Copy the data from the line that contains "Break this object" to its last line, exactly, including both of those lines and leaving out everything before.

### LISTING
#####

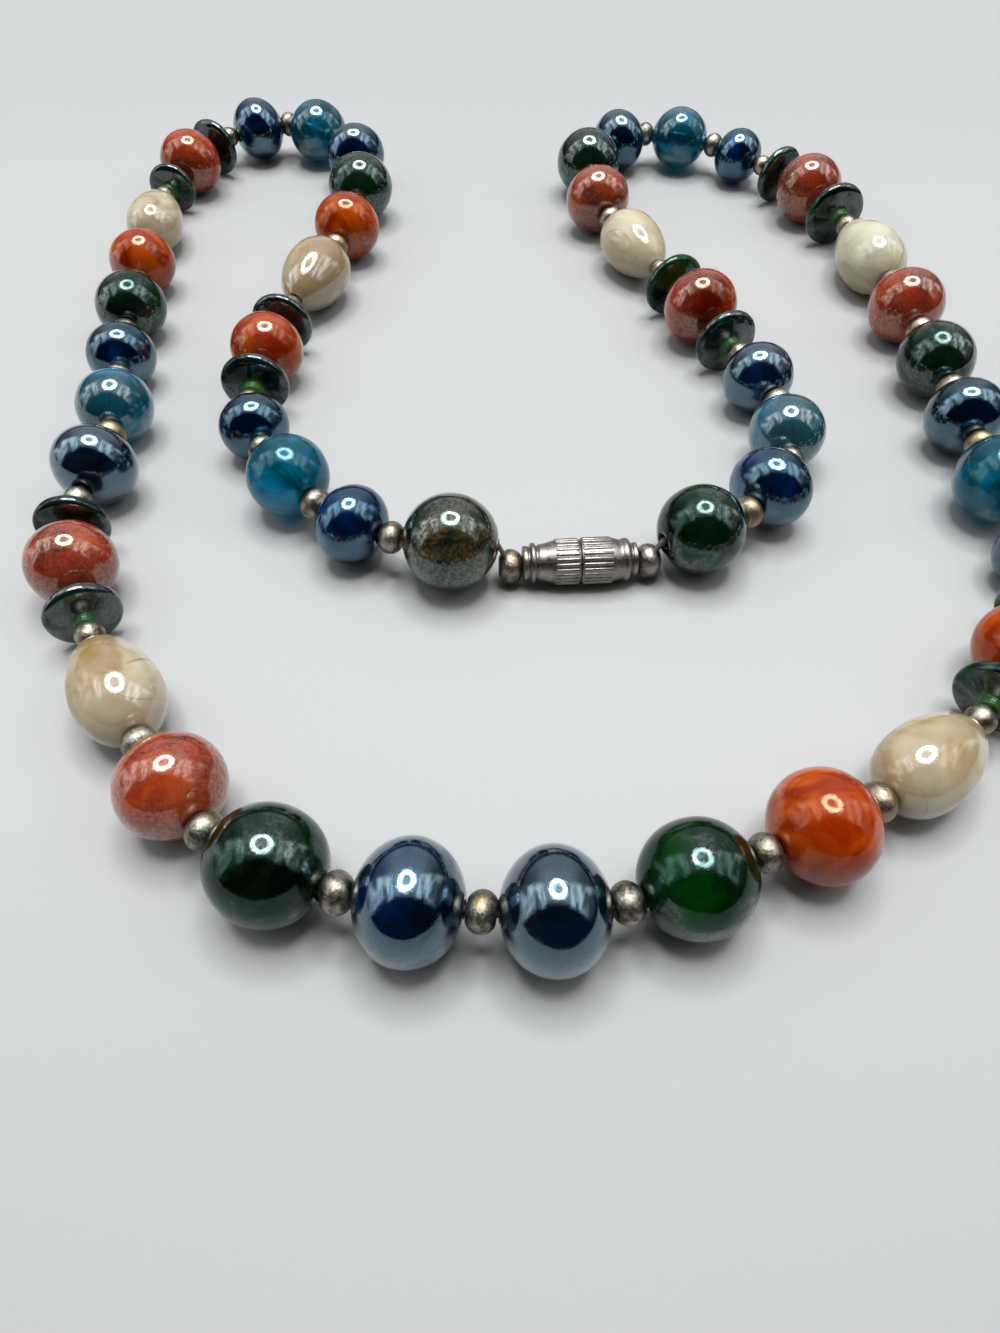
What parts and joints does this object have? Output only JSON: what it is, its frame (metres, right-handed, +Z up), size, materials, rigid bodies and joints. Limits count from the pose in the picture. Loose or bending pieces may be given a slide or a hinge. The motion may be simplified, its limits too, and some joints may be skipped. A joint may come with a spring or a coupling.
{
  "type": "beaded necklace",
  "caption": "Glass bead necklace with small metal spacers and a screw barrel clasp, laid doubled on a table",
  "frame": {"origin": "middle of the bottom of the necklace's box, on the table it lies on", "axes": "+Z up from the table, +Y from the front beads to the two turns at the back, +X to the right as seen from the front"},
  "size_m": [0.1316, 0.1652, 0.0121],
  "materials": {
    "glass_green": "dark bottle green pressed glass with a grey mottled lustre, polished",
    "glass_blue": "navy to cobalt pressed glass with steel grey streaks, polished",
    "glass_teal": "azure and turquoise glass with darker swirls and a silvery top, polished",
    "glass_orange": "coral orange translucent glass with pinkish pearly ends, polished",
    "glass_cream": "ivory pearl glass with an amber band along it, polished",
    "string_silver": "antique silver tone with brassy wear",
    "clasp_pewter": "warm grey pewter tone, ribbed, satin"
  },
  "bodies": {
    "root": {"blue_bead_left_02": "glass_blue", "blue_bead_left_04": "glass_blue", "blue_bead_left_11": "glass_blue", "blue_bead_left_13": "glass_blue", "blue_bead_left_20": "glass_blue", "blue_bead_left_22": "glass_blue", "blue_bead_left_29": "glass_blue", "blue_bead_right_02": "glass_blue", "blue_bead_right_04": "glass_blue", "blue_bead_right_11": "glass_blue", "blue_bead_right_13": "glass_blue", "blue_bead_right_20": "glass_blue", "blue_bead_right_22": "glass_blue", "blue_bead_right_29": "glass_blue", "cream_bead_left_08": "glass_cream", "cream_bead_left_17": "glass_cream", "cream_bead_left_26": "glass_cream", "cream_bead_right_08": "glass_cream", "cream_bead_right_17": "glass_cream", "cream_bead_right_26": "glass_cream", "green_bead_left_01": "glass_green", "green_bead_left_10": "glass_green", "green_bead_left_19": "glass_green", "green_bead_left_28": "glass_green", "green_bead_right_01": "glass_green", "green_bead_right_10": "glass_green", "green_bead_right_19": "glass_green", "green_bead_right_28": "glass_green", "orange_bead_left_06": "glass_orange", "orange_bead_left_09": "glass_orange", "orange_bead_left_15": "glass_orange", "orange_bead_left_18": "glass_orange", "orange_bead_left_24": "glass_orange", "orange_bead_left_27": "glass_orange", "orange_bead_right_06": "glass_orange", "orange_bead_right_09": "glass_orange", "orange_bead_right_15": "glass_orange", "orange_bead_right_18": "glass_orange", "orange_bead_right_24": "glass_orange", "orange_bead_right_27": "glass_orange", "teal_bead_left_03": "glass_teal", "teal_bead_left_12": "glass_teal", "teal_bead_left_21": "glass_teal", "teal_bead_right_03": "glass_teal", "teal_bead_right_12": "glass_teal", "teal_bead_right_21": "glass_teal", "string_left": "string_silver", "string_right": "string_silver", "clasp_left": "clasp_pewter", "clasp_right": "clasp_pewter"}
  },
  "joints": []
}
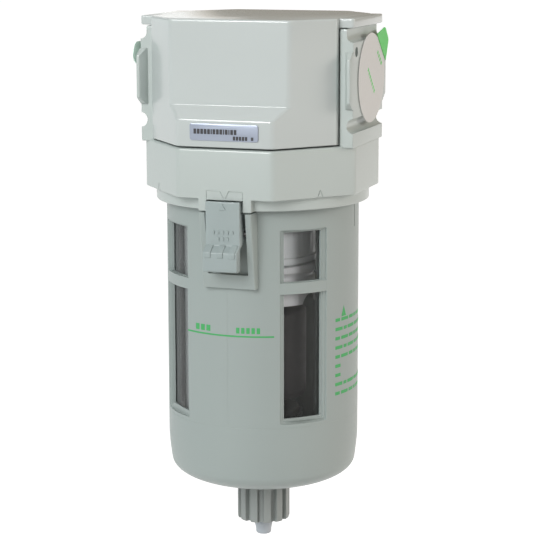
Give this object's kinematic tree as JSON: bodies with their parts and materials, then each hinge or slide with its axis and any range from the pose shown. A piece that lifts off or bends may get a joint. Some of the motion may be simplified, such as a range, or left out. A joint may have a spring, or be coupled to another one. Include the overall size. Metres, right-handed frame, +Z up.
{
  "type": "compressed air filter",
  "caption": "Modular compressed air filter with an octagonal head, press-and-turn bowl in a windowed guard, float drain and a fluted manual drain knob.",
  "frame": {"origin": "where the air line's axis crosses the bowl's vertical axis", "axes": "+X along the air line towards the outlet, -Y out of the front with the lock lever, +Z up"},
  "size_m": [0.0816, 0.0876, 0.1954],
  "materials": {
    "head_paint": "satin white paint over die-cast aluminium",
    "hood_plastic": "satin moulded plastic, fine texture",
    "guard_plastic": "satin moulded plastic",
    "lever_plastic": "satin moulded plastic",
    "plate_foil": "brushed foil",
    "sticker_paper": "matt coated paper",
    "white_nylon": "moulded",
    "element_fibre": "bonded fibre",
    "clear_bowl": "clear, glossy polycarbonate",
    "float_foam": "closed-cell foam",
    "seal_rubber": "moulded",
    "grey_nylon": "moulded",
    "knob_plastic": "satin moulded plastic",
    "nozzle_plastic": "moulded",
    "brass": "turned",
    "steel": "drawn",
    "copper_wire": "bronze-coloured spring wire"
  },
  "bodies": {
    "head": {"body_casting": "head_paint", "top_cover": "hood_plastic", "name_plate": "plate_foil", "outlet_port_sticker": "sticker_paper", "inlet_port_sticker": "sticker_paper", "louver": "white_nylon", "element_gasket": "seal_rubber", "filter_element": "element_fibre", "baffle": "white_nylon"},
    "bowl_seal": {"bowl_o_ring": "seal_rubber"},
    "bowl_group": {"bowl": "clear_bowl", "bowl_guard": "guard_plastic", "lever_pin": "steel", "lever_spring": "copper_wire", "drain_housing": "grey_nylon", "housing_o_ring": "seal_rubber", "drain_retaining_nut": "grey_nylon", "drain_strainer": "steel", "float_lever_pin": "steel", "pilot_valve_seat": "brass", "piston_spring": "steel", "knob_o_ring": "seal_rubber", "drain_nozzle": "nozzle_plastic"},
    "lever": {"lock_lever": "lever_plastic"},
    "knob": {"drain_knob": "knob_plastic"},
    "float_cup": {"float": "float_foam"},
    "float_arm": {"float_lever": "white_nylon"},
    "piston": {"drain_piston": "brass", "piston_seal": "seal_rubber"}
  },
  "joints": [
    {"name": "bowl_drop", "type": "slide", "parent": "head", "child": "bowl_seal", "axis": [0, 0, -1], "range_m": [0, 0.07]},
    {"name": "bowl_turn", "type": "hinge", "parent": "bowl_seal", "child": "bowl_group", "pos_m": [0, 0, 0], "axis": [0, 0, 1], "range_deg": [-45, 45]},
    {"name": "lever_press", "type": "hinge", "parent": "bowl_group", "child": "lever", "pos_m": [0, -0.0379, -0.053], "axis": [1, 0, 0], "range_deg": [0, 10], "stiffness_Nm_per_rad": 0.5, "springref_deg": -5.73, "deforming": ["lever_spring"]},
    {"name": "drain_knob_turn", "type": "hinge", "parent": "bowl_group", "child": "knob", "pos_m": [0, 0, -0.16], "axis": [0, 0, 1], "range_deg": [0, 90]},
    {"name": "float_rise", "type": "slide", "parent": "bowl_group", "child": "float_cup", "axis": [0, 0, 1], "range_m": [0, 0.0025]},
    {"name": "float_lever_tip", "type": "hinge", "parent": "bowl_group", "child": "float_arm", "pos_m": [-0.0046, 0, -0.0942], "axis": [0, -1, 0], "range_deg": [0, 9.9]},
    {"name": "piston_lift", "type": "slide", "parent": "bowl_group", "child": "piston", "axis": [0, 0, 1], "range_m": [0, 0.0015], "deforming": ["piston_spring"]}
  ],
  "couplings": [
    {"joint": "float_lever_tip", "follows": "float_rise", "rad_per_m": 66.2},
    {"joint": "drain_knob_turn", "follows": "piston_lift", "rad_per_m": 1047}
  ]
}
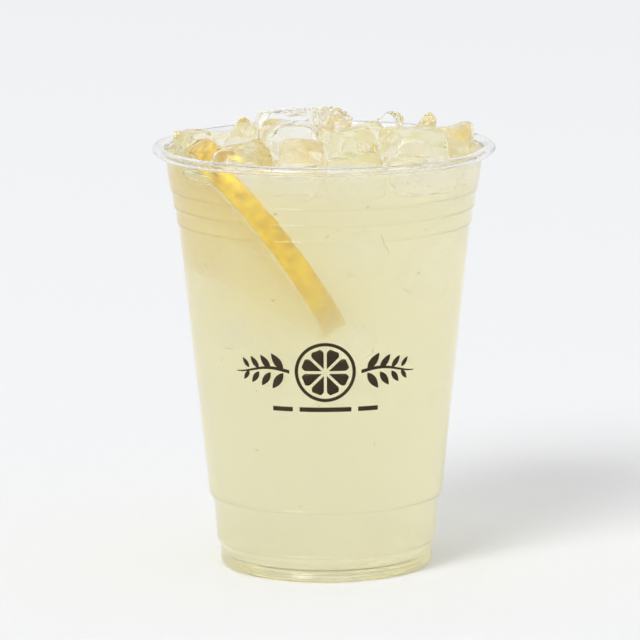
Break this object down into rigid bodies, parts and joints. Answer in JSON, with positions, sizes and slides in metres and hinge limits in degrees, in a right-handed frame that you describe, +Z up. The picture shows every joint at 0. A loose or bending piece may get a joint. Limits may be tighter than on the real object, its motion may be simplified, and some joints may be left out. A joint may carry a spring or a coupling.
{
  "type": "glass of lemonade",
  "caption": "Clear tapered take-away cup with a rolled rim, filled with pale lemonade, a lemon wheel and heaped ice.",
  "frame": {"origin": "centre of the ring that the cup stands on", "axes": "+Z up along the cup's axis, -Y towards the side that faces the viewer, +X to the viewer's right"},
  "size_m": [0.098, 0.098, 0.132],
  "materials": {
    "clear_plastic": "thin clear plastic sheet, gloss",
    "lemonade": "cloudy pale yellow liquid",
    "lemon": "cut lemon: yellow peel, white pith and wet flesh",
    "ice": "clear wet ice, cloudy inside"
  },
  "bodies": {
    "root": {"cup": "clear_plastic", "drink": "lemonade", "ice_arch": "ice", "ice_back": "ice", "ice_back_inner": "ice", "ice_back_left": "ice", "ice_back_middle": "ice", "ice_back_right": "ice", "ice_between": "ice", "ice_centre": "ice", "ice_chip_front": "ice", "ice_chip_right": "ice", "ice_crown": "ice", "ice_dome": "ice", "ice_front": "ice", "ice_front_left": "ice", "ice_front_low": "ice", "ice_front_right": "ice", "ice_inner_right": "ice", "ice_knob": "ice", "ice_left": "ice", "ice_middle": "ice", "ice_nub": "ice", "ice_right": "ice", "ice_slanted": "ice", "ice_wedge": "ice", "lemon_wheel": "lemon"}
  },
  "joints": []
}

#####

### EXERCISE RESULT
Break this object down into rigid bodies, parts and joints. Answer in JSON, with positions, sizes and slides in metres and hinge limits in degrees, in a right-handed frame that you describe, +Z up. The picture shows every joint at 0. A loose or bending piece may get a joint. Limits may be tighter than on the real object, its motion may be simplified, and some joints may be left out. A joint may carry a spring or a coupling.
{
  "type": "glass of lemonade",
  "caption": "Clear tapered take-away cup with a rolled rim, filled with pale lemonade, a lemon wheel and heaped ice.",
  "frame": {"origin": "centre of the ring that the cup stands on", "axes": "+Z up along the cup's axis, -Y towards the side that faces the viewer, +X to the viewer's right"},
  "size_m": [0.098, 0.098, 0.132],
  "materials": {
    "clear_plastic": "thin clear plastic sheet, gloss",
    "lemonade": "cloudy pale yellow liquid",
    "lemon": "cut lemon: yellow peel, white pith and wet flesh",
    "ice": "clear wet ice, cloudy inside"
  },
  "bodies": {
    "root": {"cup": "clear_plastic", "drink": "lemonade", "ice_arch": "ice", "ice_back": "ice", "ice_back_inner": "ice", "ice_back_left": "ice", "ice_back_middle": "ice", "ice_back_right": "ice", "ice_between": "ice", "ice_centre": "ice", "ice_chip_front": "ice", "ice_chip_right": "ice", "ice_crown": "ice", "ice_dome": "ice", "ice_front": "ice", "ice_front_left": "ice", "ice_front_low": "ice", "ice_front_right": "ice", "ice_inner_right": "ice", "ice_knob": "ice", "ice_left": "ice", "ice_middle": "ice", "ice_nub": "ice", "ice_right": "ice", "ice_slanted": "ice", "ice_wedge": "ice", "lemon_wheel": "lemon"}
  },
  "joints": []
}